Cataluña, convencida de que aún le faltaba una compañía aérea para ser un pueblo con verdadera dignidad, con dirigentes que soñaban con tener un hub en el que los pasajeros de todo el mundo pararían en El Prat, harían una reverencia a su 'moreneta', aprenderían a decir 'bon dia' y seguirían volando; con políticos que imaginaban que un día su bandera surcaría los cielos, intenta convertir a Spanair en su línea de bandera, cuando ya esto ya no se estilaba ni en Mozambique. Se traslada la sede a Barcelona, se deja a Baleares de mala manera, y se empiezan a aportar ingentes cantidades de dinero público. Un sueño muy bonito carente de todo fundamento. Allá, en el fondo de la fosa donde yace hoy el proyecto catalán cayeron millones de euros públicos que no sirvieron para nada.
Por el camino se ha llevado dos mil personas, años de trabajo, una marca, una imagen. Todo estaba endeble, pero la puntilla ha sido demoledora.

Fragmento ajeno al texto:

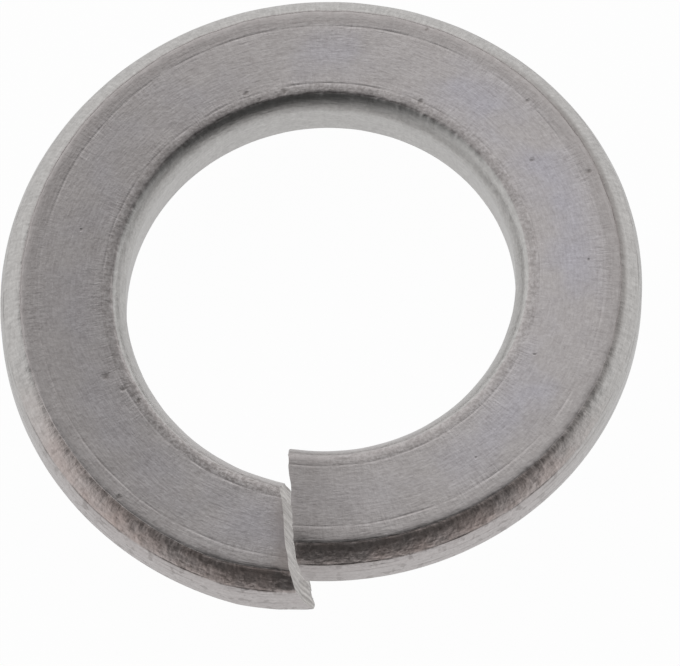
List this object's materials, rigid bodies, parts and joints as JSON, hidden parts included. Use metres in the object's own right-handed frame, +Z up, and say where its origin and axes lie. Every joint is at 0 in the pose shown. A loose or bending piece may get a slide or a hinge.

Mientras las low cost se han hecho ya con la gran mayoría del mercado aéreo español, Air Europa e Iberia libran todavía una batalla con los pilotos para ver si son capaces de bajar sus costes y poder competir. En otras palabras: están intentando poder ser como las demás y no tener que luchar con una mano atada a la espalda, cosa que nuestro sindicalismo no termina de entender.
No vimos a tiempo lo que se venía, no hemos reaccionado cuando apareció la competencia, no hemos visto cómo cambió todo y aún hay quienes hoy siguen queriendo vivir en el pasado, en los felices 'setenta'.
Nos queda luchar o seguir los pasos, al menos en el mercado interior, de Spanair.